#### [Given request]
Repeat every line below exactly as it reads.

______________________________

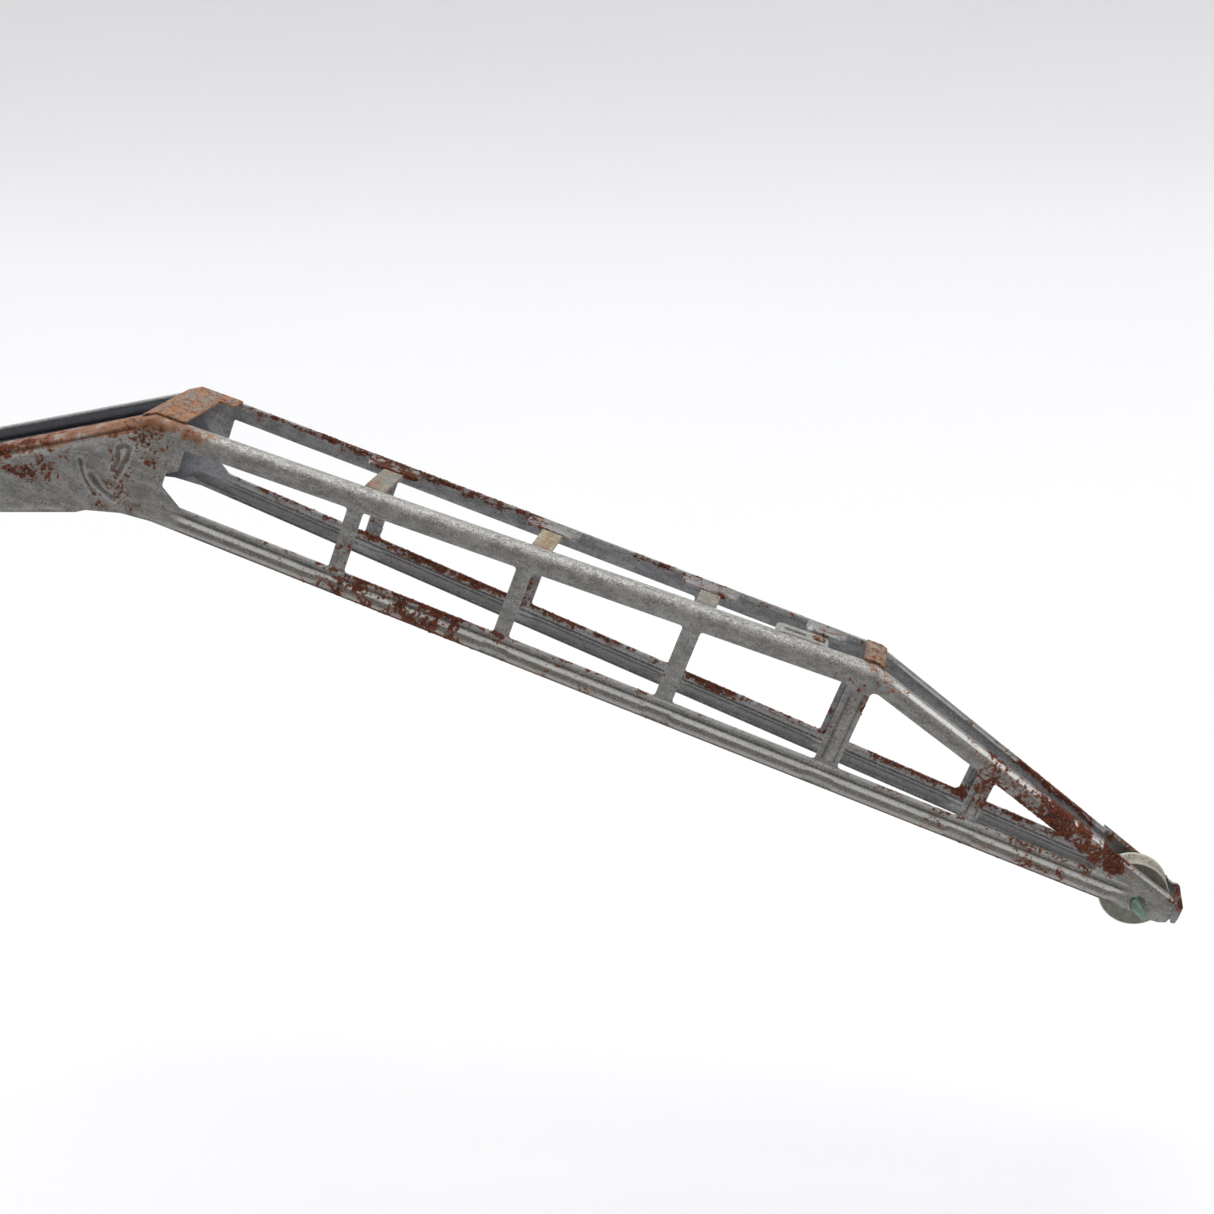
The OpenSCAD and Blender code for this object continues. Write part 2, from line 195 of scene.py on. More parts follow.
# %% Shader helpers: nodes
class Graph:
    """Adds nodes to a node tree, of a material, the sky or a modifier."""

    def __init__(self, tree):
        self.tree = tree

    def add(self, kind, settings=None, sockets=None, out=0):
        """Adds a node, sets it up, fills its sockets, and returns one output."""
        node = self.tree.nodes.new(kind)
        for key, value in (settings or {}).items():
            if key == "stops":
                self.set_stops(node.color_ramp.elements, value)
            else:
                setattr(node, key, value)
        for key, value in (sockets or {}).items():
            socket = node.inputs[key]
            if isinstance(value, Val):
                self.tree.links.new(value.socket, socket)
            elif isinstance(value, tuple) and socket.type == "RGBA":
                socket.default_value = tuple(value[:3]) + (1,)
            else:
                socket.default_value = value
        return Val(self, node.outputs[out]) if node.outputs else node

    def set_stops(self, stops, pairs):
        """Fills a ramp with (place, grey) or (place, colour) pairs."""
        while len(stops) > 1:
            stops.remove(stops[-1])
        for k, (where, shade) in enumerate(pairs):
            stop = stops.new(where) if k else stops[0]
            stop.position = where
            grey = isinstance(shade, (int, float))
            stop.color = ((shade,) * 3 if grey else tuple(shade)) + (1,)

    def axes(self, place):
        return [self.add("ShaderNodeSeparateXYZ", None, {0: place}, out=axis)
                for axis in range(3)]

    def blend(self, mask, first, second):
        """The first colour where the mask is 0, the second where it is 1."""
        return self.add(
            "ShaderNodeMix", {"data_type": "RGBA"}, {0: mask, 6: first, 7: second}, out=2)


print("node helpers ready")

# %% [markdown]
# Rust and wear are placed in millimetres on the lattice. So one more kind
# of graph turns a position into lattice coordinates, makes noise at a scale
# in millimetres, and measures how far a place is from a path.

# %% Shader helpers: places on the lattice
class LatticeGraph(Graph):
    """A graph that knows the lattice."""

    def place(self, raw):
        """A position socket turned into lattice coordinates, in millimetres."""
        def along(axis):
            return self.add("ShaderNodeVectorMath", {"operation": "DOT_PRODUCT"},
                            {0: raw, 1: axis}, out="Value")

        foot_x = FOOT_LENGTH * COS + EYE_RADIUS * SIN
        foot_z = FOOT_LENGTH * SIN - EYE_RADIUS * COS
        return self.add("ShaderNodeCombineXYZ", None, {
            0: along((COS / MM, 0, -SIN / MM)) + (FOOT_END_X - foot_x),
            1: along((0, 1 / MM, 0)),
            2: along((SIN / MM, 0, COS / MM)) + (FOOT_END_Z - foot_z)})

    def noise(self, place, scale, detail=4.0, rough=0.6, stretch=(1, 1, 1), seed=0.0):
        """Cloudy noise, about 0.5; scale is in features per unit of the place."""
        place = self.add(
            "ShaderNodeVectorMath", {"operation": "MULTIPLY_ADD"},
            {0: place, 1: stretch, 2: (seed, seed * 0.7, seed * 1.3)})
        return self.add(
            "ShaderNodeTexNoise", None,
            {"Vector": place, "Scale": scale, "Detail": detail, "Roughness": rough})

    def nearest(self, flat, paths):
        """Millimetres from a place (x, 0, z) to the nearest of some (x, z) paths."""
        best = None
        pieces = [piece for path in paths for piece in zip(path, path[1:])]
        for (ax, az), (bx, bz) in pieces:
            run = (bx - ax, 0.0, bz - az)
            square = run[0] ** 2 + run[2] ** 2
            start = self.add("ShaderNodeVectorMath", {"operation": "SUBTRACT"},
                             {0: flat, 1: (ax, 0.0, az)})
            share = self.add("ShaderNodeVectorMath", {"operation": "DOT_PRODUCT"},
                             {0: start, 1: tuple(v / square for v in run)}, out="Value")
            share = share.most(0.0).least(1.0)
            foot = self.add("ShaderNodeVectorMath", {"operation": "SCALE"},
                            {0: run, "Scale": share})
            gap = self.add("ShaderNodeVectorMath", {"operation": "DISTANCE"},
                           {0: start, 1: foot}, out="Value")
            best = best.least(gap) if best else gap
        return best


print("lattice helpers ready")

# %% [markdown]
# Last comes the material itself. Every finish here is one Principled
# surface, and what changes over it is its colour, roughness, metal and bump.

# %% Shader helpers: a finish
class Finish(LatticeGraph):
    """One node material, with a single Principled surface."""

    def __init__(self, name):
        self.material = bpy.data.materials.new(name)
        self.material.use_nodes = True
        super().__init__(self.material.node_tree)
        self.tree.nodes.clear()

    def position(self):
        return self.place(self.add("ShaderNodeTexCoord", out="Object"))

    def surface(self, colour, roughness, metallic=0.0, height=None, depth=0.05):
        """Finishes the material: height, 0 to 1, is depth millimetres tall."""
        sockets = {"Base Color": colour, "Roughness": roughness, "Metallic": metallic}
        if height is not None:
            sockets["Normal"] = self.add(
                "ShaderNodeBump", None,
                {"Height": height, "Distance": depth * MM, "Strength": 1.0})
        shader = self.add("ShaderNodeBsdfPrincipled", None, sockets)
        self.add("ShaderNodeOutputMaterial", None, {"Surface": shader})
        return self.material


print("finishes can be made")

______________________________

#### [Full response]
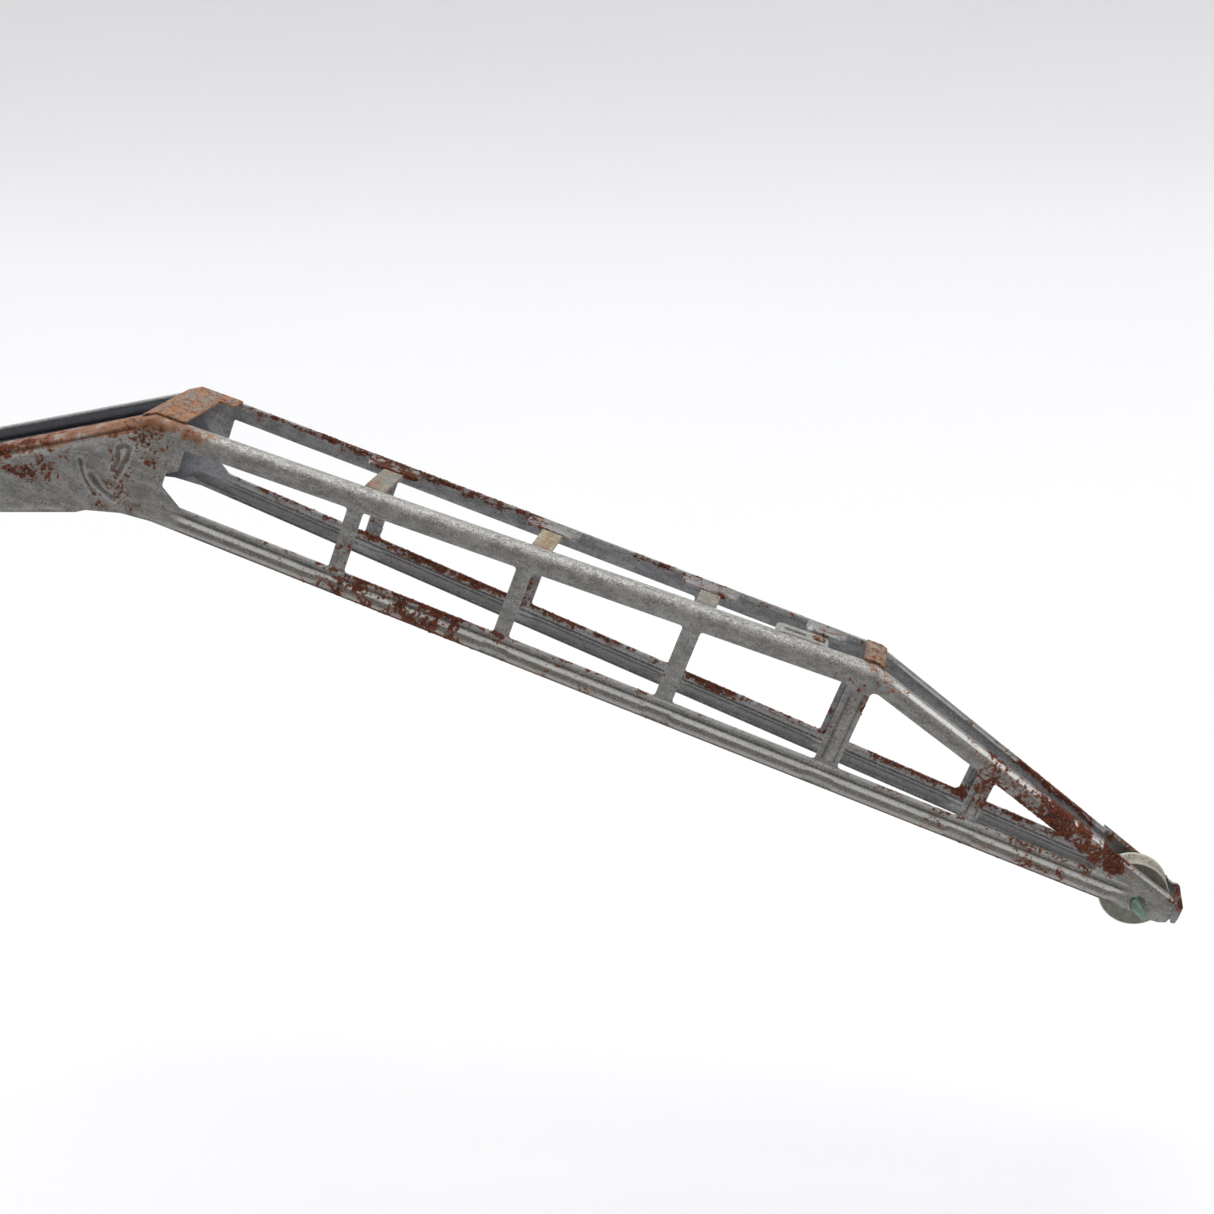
The OpenSCAD and Blender code for this object continues. Write part 2, from line 195 of scene.py on. More parts follow.
# %% Shader helpers: nodes
class Graph:
    """Adds nodes to a node tree, of a material, the sky or a modifier."""

    def __init__(self, tree):
        self.tree = tree

    def add(self, kind, settings=None, sockets=None, out=0):
        """Adds a node, sets it up, fills its sockets, and returns one output."""
        node = self.tree.nodes.new(kind)
        for key, value in (settings or {}).items():
            if key == "stops":
                self.set_stops(node.color_ramp.elements, value)
            else:
                setattr(node, key, value)
        for key, value in (sockets or {}).items():
            socket = node.inputs[key]
            if isinstance(value, Val):
                self.tree.links.new(value.socket, socket)
            elif isinstance(value, tuple) and socket.type == "RGBA":
                socket.default_value = tuple(value[:3]) + (1,)
            else:
                socket.default_value = value
        return Val(self, node.outputs[out]) if node.outputs else node

    def set_stops(self, stops, pairs):
        """Fills a ramp with (place, grey) or (place, colour) pairs."""
        while len(stops) > 1:
            stops.remove(stops[-1])
        for k, (where, shade) in enumerate(pairs):
            stop = stops.new(where) if k else stops[0]
            stop.position = where
            grey = isinstance(shade, (int, float))
            stop.color = ((shade,) * 3 if grey else tuple(shade)) + (1,)

    def axes(self, place):
        return [self.add("ShaderNodeSeparateXYZ", None, {0: place}, out=axis)
                for axis in range(3)]

    def blend(self, mask, first, second):
        """The first colour where the mask is 0, the second where it is 1."""
        return self.add(
            "ShaderNodeMix", {"data_type": "RGBA"}, {0: mask, 6: first, 7: second}, out=2)


print("node helpers ready")

# %% [markdown]
# Rust and wear are placed in millimetres on the lattice. So one more kind
# of graph turns a position into lattice coordinates, makes noise at a scale
# in millimetres, and measures how far a place is from a path.

# %% Shader helpers: places on the lattice
class LatticeGraph(Graph):
    """A graph that knows the lattice."""

    def place(self, raw):
        """A position socket turned into lattice coordinates, in millimetres."""
        def along(axis):
            return self.add("ShaderNodeVectorMath", {"operation": "DOT_PRODUCT"},
                            {0: raw, 1: axis}, out="Value")

        foot_x = FOOT_LENGTH * COS + EYE_RADIUS * SIN
        foot_z = FOOT_LENGTH * SIN - EYE_RADIUS * COS
        return self.add("ShaderNodeCombineXYZ", None, {
            0: along((COS / MM, 0, -SIN / MM)) + (FOOT_END_X - foot_x),
            1: along((0, 1 / MM, 0)),
            2: along((SIN / MM, 0, COS / MM)) + (FOOT_END_Z - foot_z)})

    def noise(self, place, scale, detail=4.0, rough=0.6, stretch=(1, 1, 1), seed=0.0):
        """Cloudy noise, about 0.5; scale is in features per unit of the place."""
        place = self.add(
            "ShaderNodeVectorMath", {"operation": "MULTIPLY_ADD"},
            {0: place, 1: stretch, 2: (seed, seed * 0.7, seed * 1.3)})
        return self.add(
            "ShaderNodeTexNoise", None,
            {"Vector": place, "Scale": scale, "Detail": detail, "Roughness": rough})

    def nearest(self, flat, paths):
        """Millimetres from a place (x, 0, z) to the nearest of some (x, z) paths."""
        best = None
        pieces = [piece for path in paths for piece in zip(path, path[1:])]
        for (ax, az), (bx, bz) in pieces:
            run = (bx - ax, 0.0, bz - az)
            square = run[0] ** 2 + run[2] ** 2
            start = self.add("ShaderNodeVectorMath", {"operation": "SUBTRACT"},
                             {0: flat, 1: (ax, 0.0, az)})
            share = self.add("ShaderNodeVectorMath", {"operation": "DOT_PRODUCT"},
                             {0: start, 1: tuple(v / square for v in run)}, out="Value")
            share = share.most(0.0).least(1.0)
            foot = self.add("ShaderNodeVectorMath", {"operation": "SCALE"},
                            {0: run, "Scale": share})
            gap = self.add("ShaderNodeVectorMath", {"operation": "DISTANCE"},
                           {0: start, 1: foot}, out="Value")
            best = best.least(gap) if best else gap
        return best


print("lattice helpers ready")

# %% [markdown]
# Last comes the material itself. Every finish here is one Principled
# surface, and what changes over it is its colour, roughness, metal and bump.

# %% Shader helpers: a finish
class Finish(LatticeGraph):
    """One node material, with a single Principled surface."""

    def __init__(self, name):
        self.material = bpy.data.materials.new(name)
        self.material.use_nodes = True
        super().__init__(self.material.node_tree)
        self.tree.nodes.clear()

    def position(self):
        return self.place(self.add("ShaderNodeTexCoord", out="Object"))

    def surface(self, colour, roughness, metallic=0.0, height=None, depth=0.05):
        """Finishes the material: height, 0 to 1, is depth millimetres tall."""
        sockets = {"Base Color": colour, "Roughness": roughness, "Metallic": metallic}
        if height is not None:
            sockets["Normal"] = self.add(
                "ShaderNodeBump", None,
                {"Height": height, "Distance": depth * MM, "Strength": 1.0})
        shader = self.add("ShaderNodeBsdfPrincipled", None, sockets)
        self.add("ShaderNodeOutputMaterial", None, {"Surface": shader})
        return self.material


print("finishes can be made")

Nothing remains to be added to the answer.